今年の5月1日に島根大学医学部精神医学講座に赴任しました。既に(やっと?)半年が過ぎました。
当講座および当院精神科の活動の一つを紹介させてください。私達は、総合病院としての精神科リエゾン・コンサルテーション活動を基盤に精神障害を患った人の身体疾患の治療が円滑に行われるための支援・診療、逆に致死的な急性傷病または苦痛な慢性身体疾患を患う患者の心理的負担の軽減の両方を目指して日々の診療にあたっています。精神障害による日常生活の困難のために、生活基盤が脆弱となりその結果として様々な疾患に罹患しやすくなることが知られています。例えば、統合失調症患を患う人はそうでない人と比較して平均寿命が10年短いとも言われており、その原因として虚血性心疾患、脳卒中、がん、慢性呼吸器疾患、糖尿病などが挙げられます。これは統合失調症の方々が適切な生活支援を受け、適切な医療・保健を十分に受けることができていれば避けられるはずのものです。残念ながら、未だに「健康格差」があるのが実情です。現在、岡山大学と関係する地域の病院や国立がん研究センター等と協働で、統合失調症患者のがん検診受診率を上げるための取り組みを行っています。また、同様に、統合失調症患者の喫煙率を下げる取り組みも行っています。これらにより、がんの早期発見と適切な治療への導入による健康格差が是正できればと希望しております。
また、後者の、致死的な急性傷病または苦痛な身体疾患を患う患者の心理的負担の軽減のために、救急搬送された自殺未遂者への継続的で包括的な支援の提供、周術期の患者の精神・心理的な支援などに力を入れています。院内のリエゾン・コンサルテーション活動に、精神科のスタッフ全員で取り組んでいます。

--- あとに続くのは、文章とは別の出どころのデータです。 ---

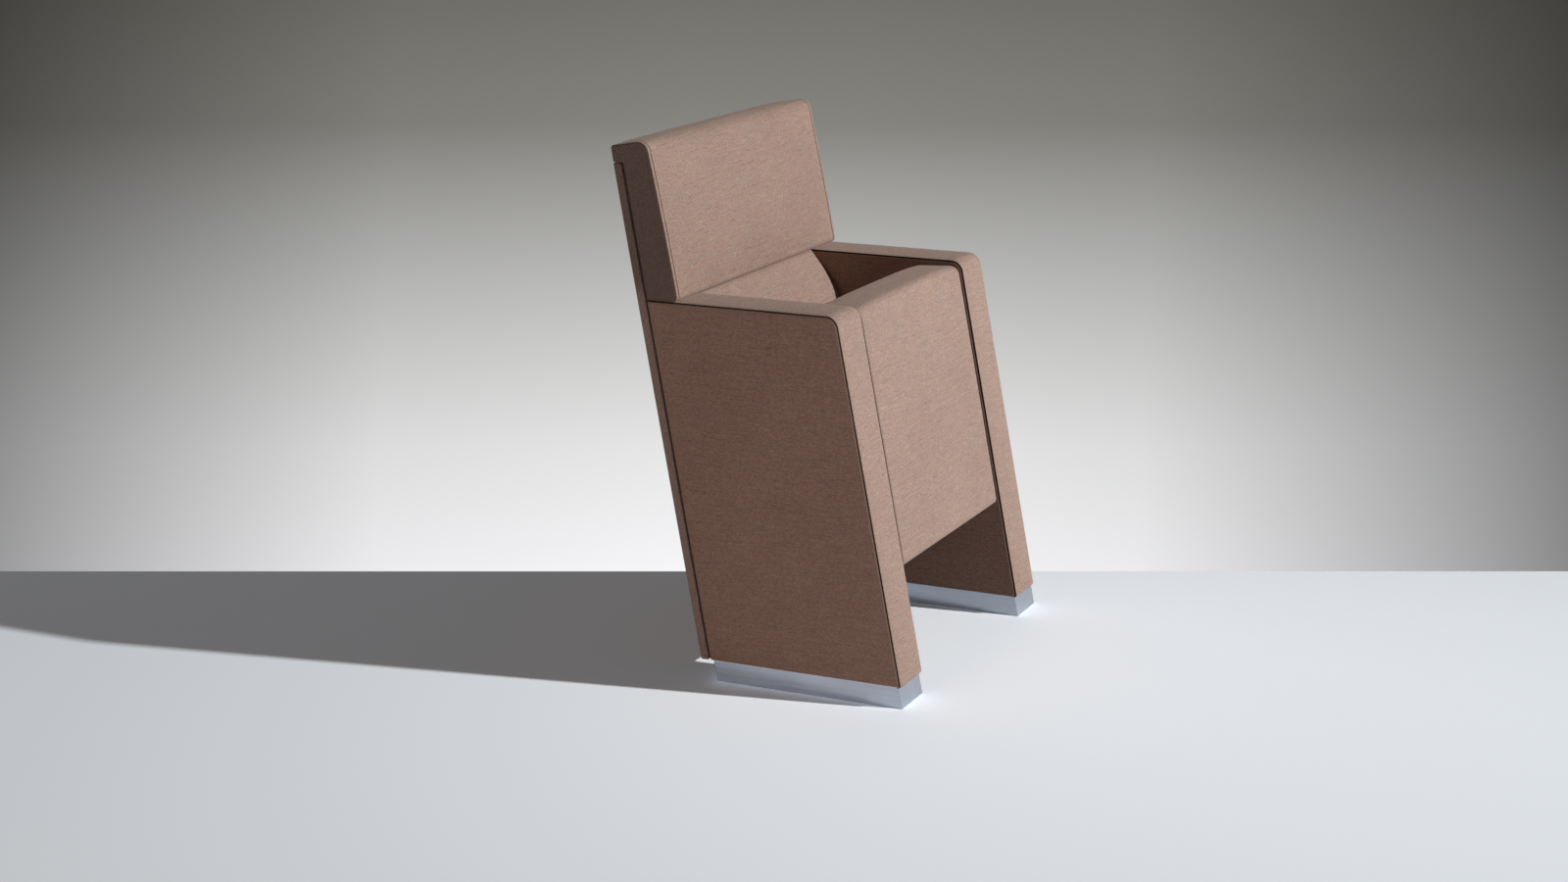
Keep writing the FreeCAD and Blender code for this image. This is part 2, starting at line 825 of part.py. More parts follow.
def seat_layer(low, high):
    """A block over the whole seat, between two heights over its underside."""
    return box(-side_inner_x, side_inner_x, low, high, -cut_margin, seat_length + cut_margin)


def seat_cover():
    below = seat_layer(-cut_margin, seat_deck())
    return place_on_seat(seat_envelope().common(below).cut(seat_board_box()))


def seat_ear(x0, x1, grow=0.0):
    return rod(ear_radius + grow, x0, x1, pivot_above_underside, pivot_along_seat)


def seat_cushion():
    shape = seat_envelope().common(seat_layer(seat_deck(), 2 * seat_thickness))
    reach = seat_half_width - seat_wall
    deck = seat_deck()
    top = deck + seat_plate_height + strap_thickness
    shape = shape.cut(box(-reach, reach, deck - cut_margin, top, seat_end_wall,
                          seat_length - seat_end_wall))
    x0, x1 = seat_plate_x()
    pocket = seat_ear(x0 - ear_clearance, x1 + ear_clearance, ear_clearance)
    bore = rod(shaft_radius + soft_gap, x0 - shaft_inner_length - soft_gap,
               seat_half_width + cut_margin, pivot_above_underside, pivot_along_seat)
    for piece in (pocket, bore):
        shape = shape.cut(piece).cut(mirrored(piece))
    return place_on_seat(shape)


def seat_tube_places():
    return seat_tube_inset, seat_length - seat_tube_inset


def seat_frame():
    """Side plates with an ear round each shaft, joined by two cross tubes."""
    deck = seat_deck()
    x0, x1 = seat_plate_x()
    end = seat_end_wall + seat_plate_end_gap
    plate = box(x0, x1, deck, deck + seat_plate_height, end, seat_length - end)
    plate = plate.fuse(seat_ear(x0, x1)).removeSplitter()
    plate = plate.cut(rod(shaft_radius, x0 - cut_margin, x1 + cut_margin,
                          pivot_above_underside, pivot_along_seat))
    shape = plate.fuse(mirrored(plate))
    for along in seat_tube_places():
        tube = rod(seat_tube_radius, -x0, x0, deck + seat_tube_radius, along)
        tube = tube.cut(rod(seat_tube_radius - sheet, -x0, x0, deck + seat_tube_radius, along))
        shape = shape.fuse(tube)
    for screw in seat_screw_solids():
        shape = shape.cut(screw)
    return place_on_seat(shape)


def seat_screw_solids():
    screws = []
    length = seat_board_thickness + 2 * sheet
    for along in seat_tube_places():
        for k in range(seat_screws_per_tube):
            x = (k - (seat_screws_per_tube - 1) / 2) * seat_screw_pitch
            place = vec(x, seat_cover_thickness, along)
            head = Part.makeCylinder(screw_head_radius, screw_head_height, place, vec(0, 1, 0))
            screws.append(head.fuse(Part.makeCylinder(screw_radius, length, place, vec(0, 1, 0))))
    return screws


def seat_board():
    shape = seat_board_box()
    for screw in seat_screw_solids():
        shape = shape.cut(screw)
    return place_on_seat(shape)


def seat_screws():
    return place_on_seat(Part.makeCompound(seat_screw_solids()))


def seat_straps():
    """Elastic straps that lie across the side plates, clear of the ears."""
    reach = seat_plate_x()[1]
    y = seat_deck() + seat_plate_height
    straps = []
    for way in (-1, 1):
        for k in range(straps_per_half):
            middle = pivot_along_seat + way * (first_strap_offset + k * strap_pitch)
            straps.append(box(-reach, reach, y, y + strap_thickness,
                              middle - strap_width / 2, middle + strap_width / 2))
    return place_on_seat(Part.makeCompound(straps))


paired = {
    "base_plate": base_plate, "plinth": plinth, "base_bolts": lambda: Part.makeCompound(base_bolts()),
    "side_frame": side_frame, "outer_board": outer_board, "inner_board": inner_board,
    "edge_strip": edge_strip, "rear_strip": rear_strip, "board_screws": board_screws,
    "outer_pad": outer_pad, "inner_pad": inner_pad, "arm_band": arm_band,
    "hinge_plate": hinge_plate, "hinge_bush": hinge_bush, "stop_buffers": stop_buffers,
    "return_spring": return_spring, "hinge_shaft": hinge_shaft, "hinge_washer": hinge_washer,
    "stop_arm": stop_arm,
}
single = {
    "back_frame": back_frame, "upper_back_board": upper_back_board, "upper_back_pad": upper_back_pad,
    "lumbar_board": lumbar_board, "lumbar_pad": lumbar_pad, "rear_board": rear_board,
    "rear_cover": rear_cover, "panel_spacers": panel_spacers, "seat_frame": seat_frame,
    "seat_board": seat_board, "seat_screws": seat_screws, "seat_straps": seat_straps,
    "seat_cover": seat_cover, "seat_cushion": seat_cushion,
}
rail_names = ("back_rail_low", "back_rail_middle", "back_rail_high")

os.makedirs("parts", exist_ok=True)
for name, make in paired.items():
    shape = make()
    shape.exportStep("parts/" + name + "_left.step")
    mirrored(shape).exportStep("parts/" + name + "_right.step")
for name, make in single.items():
    make().exportStep("parts/" + name + ".step")
for name, level in zip(rail_names, rail_levels):
    rail(-frame_inner_x, frame_inner_x, level).exportStep("parts/" + name + ".step")
print("pivot", [round(value, 2) for value in pivot()])
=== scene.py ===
"""Tip up auditorium seat: upholstery, finishes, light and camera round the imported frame."""
import json
import math
import bmesh
import bpy
import numpy as np
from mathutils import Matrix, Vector


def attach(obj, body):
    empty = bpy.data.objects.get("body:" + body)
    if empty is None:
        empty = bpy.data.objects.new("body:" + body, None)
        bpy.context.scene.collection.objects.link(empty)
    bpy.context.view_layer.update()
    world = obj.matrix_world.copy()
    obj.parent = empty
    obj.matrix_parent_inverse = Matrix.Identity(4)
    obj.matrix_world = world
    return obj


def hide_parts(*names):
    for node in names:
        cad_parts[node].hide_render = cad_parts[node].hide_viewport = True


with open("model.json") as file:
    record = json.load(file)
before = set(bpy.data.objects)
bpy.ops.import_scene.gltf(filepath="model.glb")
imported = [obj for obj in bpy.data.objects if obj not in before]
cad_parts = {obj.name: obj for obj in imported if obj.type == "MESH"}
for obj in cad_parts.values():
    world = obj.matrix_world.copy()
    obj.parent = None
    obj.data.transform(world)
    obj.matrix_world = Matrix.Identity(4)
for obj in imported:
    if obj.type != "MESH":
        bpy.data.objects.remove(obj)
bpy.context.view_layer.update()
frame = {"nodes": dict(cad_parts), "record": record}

# Sizes in millimetres, as in the part's source
HALF_WIDTH = 320.0
SIDE_WIDTH = 94.0
SIDE_INNER = HALF_WIDTH - SIDE_WIDTH
SIDE_MIDDLE = HALF_WIDTH - SIDE_WIDTH / 2
BASE_DEPTH = 344.0
ARM_HEIGHT = 640.0
PLINTH_HEIGHT = 36.0
PAD = 14.0
ARM_RADIUS = 22.0
BACK_TOP = 902.0
PANEL_TOP = 862.0
BACK_SEAM = 0.8
BACK_OVERHANG = 17.0
SEAT_LENGTH = 439.0
SEAT_THICKNESS = 85.0
SEAT_HALF = 218.0
SEAT_LOW = 210.0
SEAT_SETBACK = 7.0
BACK_DEPTH_AT_ARM = 58.0
FRONT_SLOPE = math.tan(math.radians(11.0))
REAR_SLOPE = math.tan(math.radians(10.5))
FACE_SLOPE = math.tan(math.radians(12.0))


# Front plane of the sides, rear plane of the sides and face of the upper back, at height z

def front_y(z):
    return -BASE_DEPTH / 2 + z * FRONT_SLOPE


def rear_y(z):
    return BASE_DEPTH / 2 + z * REAR_SLOPE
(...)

総合病院としての当講座・当科の役割の一部を紹介させていただきましたが、これらの取り組みだけでなく、広く地域から求められる精神医学・精神科の役割について、島根県の他の総合病院精神科、精神科病院、精神科クリニックとの協働・連携を強めて、途切れることのない地域連携精神科医療を構築し、精神疾患だけでなく多くの複雑な問題を抱え、支援を必要としている人々に対して、適切な精神科医療が提供できる体制を作っていきたいと考えております。引き続き、皆様方のご支援のほどいただきたく、何卒よろしくお願い申し上げます。